EXERCISE DIRECTIONS |
Using the listing below, set down each line from the line containing "Reconstruct the object in this render as a multi-part" through the line containing "overrun = 1.0", both ends included, exactly and with nothing added.

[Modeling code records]
— BEGIN —

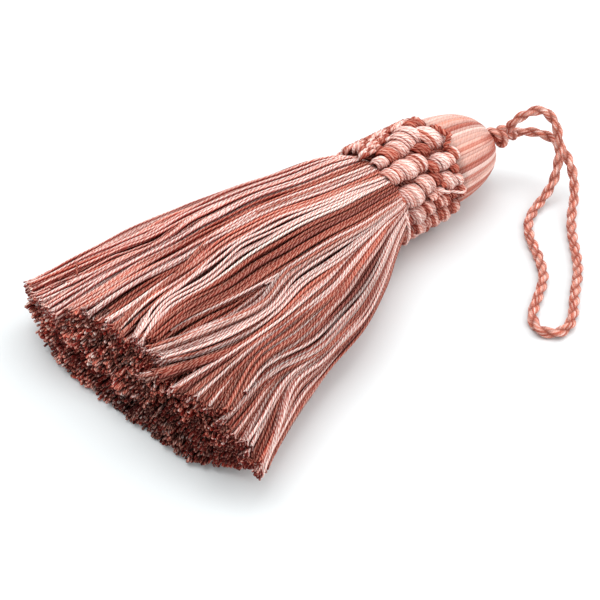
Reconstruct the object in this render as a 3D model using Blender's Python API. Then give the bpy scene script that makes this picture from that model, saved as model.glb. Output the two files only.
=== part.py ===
"""Key tassel lying on a table: a flattened yarn skirt, a worked collar, a yarn-covered head,
a tied knot and a loop of twisted cord. Units are metres, +Z is up and the table is z = 0.

The head, the collar and the skirt's neck share one level axis that runs along X: the head points
to +X and the cut ends of the skirt to -X. Sizes below are taken from the middle of the collar on
that axis, and BODY_MID moves the whole tassel so that the origin lies under the middle of its body.
"""
import math

import bmesh
import bpy
from mathutils import Vector

MM = 0.001
GAP = 0.3 * MM                          # room left between two pieces that touch

# ---- driving dimensions -------------------------------------------------------------------
BODY_MID = (-27.9 * MM, -8.75 * MM)     # middle of the body in plan, seen from the collar's middle
AXIS_Z = 12.9 * MM                      # height of the head's and collar's axis
BORE_R = 9.2 * MM                       # bore of the collar
CORE_R = BORE_R - GAP                   # yarn core inside the collar
NECK_END = -5.5 * MM                    # where the skirt's neck meets the head's core in the bore

COLLAR_R = 11.5 * MM                    # collar between its puffs
PUFF_RISE = 2.2 * MM                    # how far a puff stands out of the collar
PUFF_ROWS = 13                          # rows of puffs round the collar
PUFFS_IN_ROW = 5
COLLAR_STEPS = 20                       # sections along the collar
EDGE_ROUND = 0.8 * MM                   # the collar draws in by this much at both edges
SETTLE = 0.6 * MM                       # the puffs underneath are pressed flat by this much
COLLAR_BACK = -12.6 * MM                # skirt side of the collar, on top
COLLAR_FRONT = 5.8 * MM                 # head side of the collar
COLLAR_SKEW = 2.3 * MM                  # the skirt side leans by this much to the left and right
BACK_CLEAR = 1.3 * GAP                  # from the collar to the skirt, measured along the axis

HEAD_WIDE = 11.25 * MM                  # head where it leaves the collar, half its width
HEAD_HIGH = 10.3 * MM                   # and half its height
HEAD_TIP = 27.6 * MM                    # distance of the head's tip from the collar's middle
HEAD_LEAN = (3.0 * MM, -3.5 * MM)       # how far the tip sits to the left of and above the axis
HEAD_POINT = 0.85                       # 0.5 would be a ball's end, more draws it to a point
HEAD_FLUTES = 18
FLUTE_DEPTH = 0.022                     # share of the radius
TIP_R = 0.9 * MM                        # the last ring of the head

KNOT_MID = (30.05 * MM, -1.15 * MM, 12.1 * MM)
KNOT_R = (3.2 * MM, 2.9 * MM, 3.1 * MM)

CORD_D = 2.4 * MM
CORD_POINTS = 44                        # points of the smooth centre line

SKIRT_REACH = 73.5 * MM                 # length of the skirt outside the collar
SKIRT_SHORT = 0.150                     # the right-hand yarns sweep forward and end this much sooner
SKIRT_AROUND = 84                       # points round one section
SKIRT_STEPS = 22                        # sections along the skirt
SKIRT_TEETH = 21                        # yarn bunches round the cut end
CUT_MID = -81.5 * MM                    # the middle of the cut end stands back from its rim
TOOTH_RISE = 0.5 * MM
TOOTH_CUT = 1.1 * MM                    # how unevenly neighbouring bunches are cut

# Sections of the skirt, from the collar to the cut ends: how far along it is (0 to 1), where its
# middle lies to the left (+) or right (-), its half width, its top, and how square it is.
SECTIONS = (
    # along, side, half, top, square
    (0.00, 0.0, 11.1, 23.2, 2.00),
    (0.06, -0.5, 12.6, 23.0, 2.05),
    (0.13, -0.9, 14.8, 22.7, 2.10),
    (0.26, -2.0, 19.3, 21.8, 2.15),
    (0.43, -3.4, 24.0, 20.4, 2.25),
    (0.65, -3.9, 28.0, 18.8, 2.35),
    (0.84, -6.2, 31.0, 17.6, 2.45),
    (1.00, -8.6, 33.6, 16.4, 2.60),
)

# Main locks of yarn on the skirt: the turn round the section at the collar and at the cut end
# (degrees from the top, positive to the right), half its breadth, how far it stands out, how far
# it sways on its way, and how much longer (+) or shorter (-) it is than the rest.
LOCKS = (
    # start, end, breadth, rise, sway, longer
    (-75.0, -80.0, 10.0, 0.8, 0.0, -1.5),
    (-45.0, -58.0, 9.0, 0.9, -2.0, -0.5),
    (-25.0, -36.0, 9.0, 1.1, 2.0, -1.5),
    (-4.0, -14.0, 8.0, 1.2, -3.0, -3.5),
    (16.0, 6.0, 7.0, 1.6, 5.0, -6.5),
    (34.0, 22.0, 6.0, 1.7, 8.0, 0.5),
    (47.0, 34.0, 7.0, 1.3, 6.0, 2.0),
    (62.0, 48.0, 8.0, 1.3, -4.0, -2.0),
    (78.0, 66.0, 8.0, 1.2, 5.0, 0.0),
    (92.0, 84.0, 9.0, 0.9, 6.0, 1.5),
    (-160.0, -160.0, 35.0, 0.0, 0.0, 2.0),
)

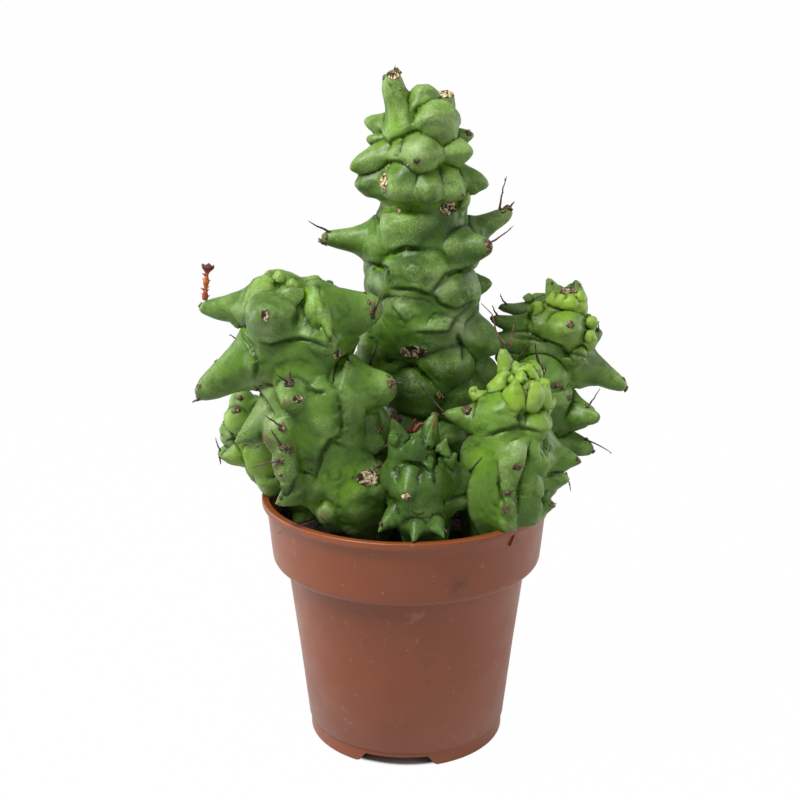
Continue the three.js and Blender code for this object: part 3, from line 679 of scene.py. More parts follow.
# Patches of another shade, as the pixel in the middle of each, its size in millimetres, how strong
# it is, and the name of its colour. The deep green patches are painted shade on the low and inner
# parts of the stems; the pale patches are pale skin and painted highlight on the lit bosses.
TINTS = {
    "stem_tall": (
        ((394, 126), 7, 0.8, "crease_green"), ((372, 128), 5, 0.5, "crease_green"),
        ((405, 222), 9, 0.5, "crease_green"), ((440, 262), 7, 0.5, "crease_green"),
        ((399, 211), 2.5, 0.6, "rusty"), ((420, 238), 14, 0.4, "deep_green_and_shade"),
        ((381, 180), 5, 0.35, "rusty"), ((440, 285), 8, 0.4, "pale_and_highlight"),
        ((412, 268), 9, 0.5, "deep_green_and_shade"), ((378, 285), 6, 0.5, "pale_and_highlight"),
        ((425, 350), 16, 0.5, "deep_green_and_shade"), ((400, 385), 16, 0.7, "deep_green_and_shade"),
        ((440, 385), 16, 0.7, "deep_green_and_shade"), ((462, 330), 14, 0.5, "pale_and_highlight"),
        ((445, 130), 10, 0.3, "pale_and_highlight"), ((415, 145), 9, 0.35, "pale_and_highlight"),
        ((400, 302), 8, 0.45, "pale_and_highlight"), ((438, 118), 8, 0.35, "deep_green_and_shade"),
        ((430, 232), 10, 0.35, "deep_green_and_shade"),
    ),
    "stem_left_front": (
        ((262, 392), 10, 0.5, "pale_and_highlight"), ((266, 415), 10, 0.4, "pale_and_highlight"),
        ((310, 300), 9, 0.8, "crease_green"), ((325, 330), 8, 0.6, "crease_green"),
        ((345, 485), 15, 0.8, "crease_green"), ((310, 455), 12, 0.8, "deep_green_and_shade"),
        ((372, 450), 9, 0.5, "deep_green_and_shade"), ((300, 440), 12, 0.4, "crease_green"),
        ((267, 330), 6, 0.4, "pale_and_highlight"), ((268, 383), 4, 0.5, "rusty"),
        ((350, 330), 10, 0.15, "deep_green_and_shade"), ((255, 360), 6, 0.5, "crease_green"),
        ((300, 500), 12, 0.5, "deep_green_and_shade"), ((300, 400), 7, 0.5, "deep_green_and_shade"),
        ((370, 500), 12, 0.4, "deep_green_and_shade"), ((345, 400), 7, 0.35, "deep_green_and_shade"),
    ),
    "stem_left_rear": (
        ((250, 465), 16, 0.8, "young_green"), ((228, 440), 8, 0.4, "pale_and_highlight"),
        ((238, 402), 8, 0.7, "deep_green_and_shade"),
    ),
    "stem_right_front": (
        ((483, 458), 9, 0.7, "crease_green"), ((500, 400), 10, 0.4, "crease_green"),
        ((540, 395), 8, 0.35, "pale_and_highlight"), ((545, 455), 8, 0.5, "crease_green"),
        ((520, 445), 6, 0.35, "pale_and_highlight"), ((495, 505), 12, 0.4, "crease_green"),
        ((490, 490), 12, 0.4, "deep_green_and_shade"), ((525, 525), 9, 0.6, "deep_green_and_shade"),
        ((485, 530), 9, 0.7, "deep_green_and_shade"),
    ),
    "stem_right_rear": (
        ((528, 322), 7, 0.7, "crease_green"), ((548, 350), 8, 0.4, "pale_and_highlight"),
        ((575, 380), 7, 0.5, "crease_green"), ((590, 360), 10, 0.35, "pale_and_highlight"),
        ((560, 300), 14, 1.0, "young_green"), ((576, 296), 8, 0.6, "young_green"),
        ((556, 325), 11, 0.35, "young_green"), ((512, 312), 12, 0.4, "pale_and_highlight"),
        ((572, 345), 6, 0.5, "young_green"),
    ),
    "stem_front": (
        ((410, 470), 34, 0.75, "deep_green_and_shade"), ((405, 480), 6, 0.3, "crease_green"),
        ((425, 470), 9, 0.7, "deep_green_and_shade"), ((460, 465), 9, 0.5, "deep_green_and_shade"),
    ),
}


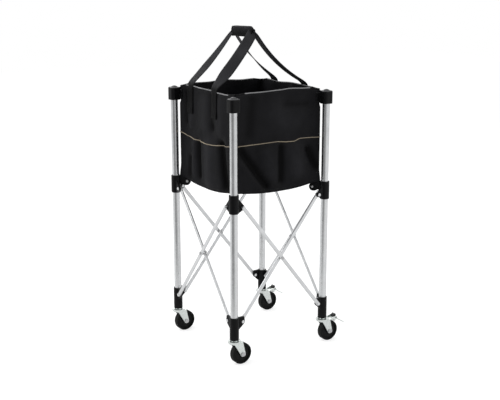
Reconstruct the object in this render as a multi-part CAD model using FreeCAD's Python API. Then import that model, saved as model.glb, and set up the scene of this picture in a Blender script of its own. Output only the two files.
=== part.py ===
import FreeCAD, Part
import math
import os
from FreeCAD import Vector

os.makedirs("parts", exist_ok=True)

# Foldable tennis ball cart, in millimetres.
# The origin is on the floor, under the centre of the four posts, and +Z points up.
# The front side faces -Y, and the left side faces -X.

# Frame
post_spacing = 370.0
post_diameter = 25.0
post_wall = 1.5
running_gap = 0.3
face_gap = 0.15
overrun = 1.0

# Casters, from the floor up
wheel_diameter = 73.0
wheel_crown_gap = 3.1
wheel_width = 23.0
wheel_trail = 25.0
tyre_depth = 8.0
tyre_shoulder = 3.5
hub_recess = 3.0
hub_boss_radius = 9.0
axle_radius = 4.0
bore_gap = 0.08
axle_head_radius = 7.5
axle_head_height = 3.0
fork_plate = 2.5
fork_wheel_gap = 2.0
fork_eye_radius = 9.0
fork_front_reach = 9.0
fork_back_reach = 25.0
fork_disc_radius = 20.0
fork_disc_height = 3.5
bearing_height = 1.6
bearing_radius = 17.0
race_radius = 22.5
race_height = 4.0
race_skirt_height = 1.0
race_wall = 1.8
king_radius = 5.0
king_head_radius = 9.0
king_head_height = 4.0
stem_collar_radius = 11.0
stem_thread_length = 14.0
stem_nut_radius = 9.5
stem_nut_sides = 6
stem_nut_height = 7.0

# Brake on the two casters of the right side
brake_pivot_back = 52.0
brake_pivot_lift = 3.4
brake_pin_radius = 2.5
brake_ear_radius = 6.5
brake_ear_plate = 2.0
brake_knob_radius = 6.0
brake_knob_rise = 7.5
brake_lever_plate = 2.4
brake_lever_width = 24.0
brake_lever_reach = 84.0
brake_lever_drop = 23.0
brake_toe_length = 9.0
brake_shoe_radius = 4.0
brake_shoe_gap = 0.5
brake_travel = 22.0

# Foot brackets
foot_height = 77.0
foot_radius = 15.5
foot_floor = 11.5
foot_ear_drop = 18.0
foot_ear_low = 34.0

# Sliders on the posts
slider_low = 519.0
slider_height = 62.0
slider_radius = 16.4
slider_pivot_drop = 43.5
slider_ear_low = 2.0
slider_ear_high = 48.0
slider_top_round = 1.5
slider_foot_round = 3.2
hook_reach = 42.0
hook_drop = 20.0
hook_half_height = 11.0
hook_plate = 8.0
hook_eye_radius = 8.5
hook_screw_radius = 2.4
hook_screw_head_radius = 4.6
hook_screw_head_height = 2.4

# Ears of the brackets and their rivets
ear_reach = 29.0
ear_shift = 5.0
ear_plate = 6.5
ear_end_radius = 8.0
ear_shoulder_reach = 34.0
rivet_radius = 3.0
rivet_head_radius = 5.6
rivet_head_height = 2.2
rivet_head_round = 1.4

# Scissor braces, flat oval tube
brace_width = 13.0
brace_thickness = 7.0
brace_wall = 1.3
brace_edge_round = 3.2
spacer_radius = 6.5

# Top caps
cap_low = 846.5
cap_height = 43.0
cap_width = 36.0
cap_corner_radius = 11.0
cap_socket_depth = 28.0
cap_edge_round = 4.5
dome_radius = 12.0
dome_height = 5.0
wing_reach = 31.0
wing_plate = 3.0
wing_height = 28.0
wing_end_round = 1.0

# Bag
wall_inset = 15.5
wall_thickness = 3.0
rim_rise = 11.0
bag_corner_rise = 1.5
bag_middle_sag = 13.0
floor_thickness = 2.5
floor_centre_drop = 15.0
seam_gap = 0.5

# Handle
strap_width = 38.0
strap_thickness = 2.5
left_strap_front_offset = 46.0
left_strap_rear_offset = 104.0
right_strap_offset = 87.0
strap_tail = 93.0
strap_crest_rise = 6.0
grip_length = 132.0
grip_height = 33.0
grip_thickness = 24.0
grip_round = 9.0
grip_offset = -22.0
grip_rise = 172.0
strap_top_width = 26.0
strap_end_gap = 0.5
strap_top_spread = 7.0
left_bow_share = 0.05
right_bow_share = 0.16
strap_steps = 5
strap_turn = 90.0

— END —

IN RESPONSE |
Reconstruct the object in this render as a multi-part CAD model using FreeCAD's Python API. Then import that model, saved as model.glb, and set up the scene of this picture in a Blender script of its own. Output only the two files.
=== part.py ===
import FreeCAD, Part
import math
import os
from FreeCAD import Vector

os.makedirs("parts", exist_ok=True)

# Foldable tennis ball cart, in millimetres.
# The origin is on the floor, under the centre of the four posts, and +Z points up.
# The front side faces -Y, and the left side faces -X.

# Frame
post_spacing = 370.0
post_diameter = 25.0
post_wall = 1.5
running_gap = 0.3
face_gap = 0.15
overrun = 1.0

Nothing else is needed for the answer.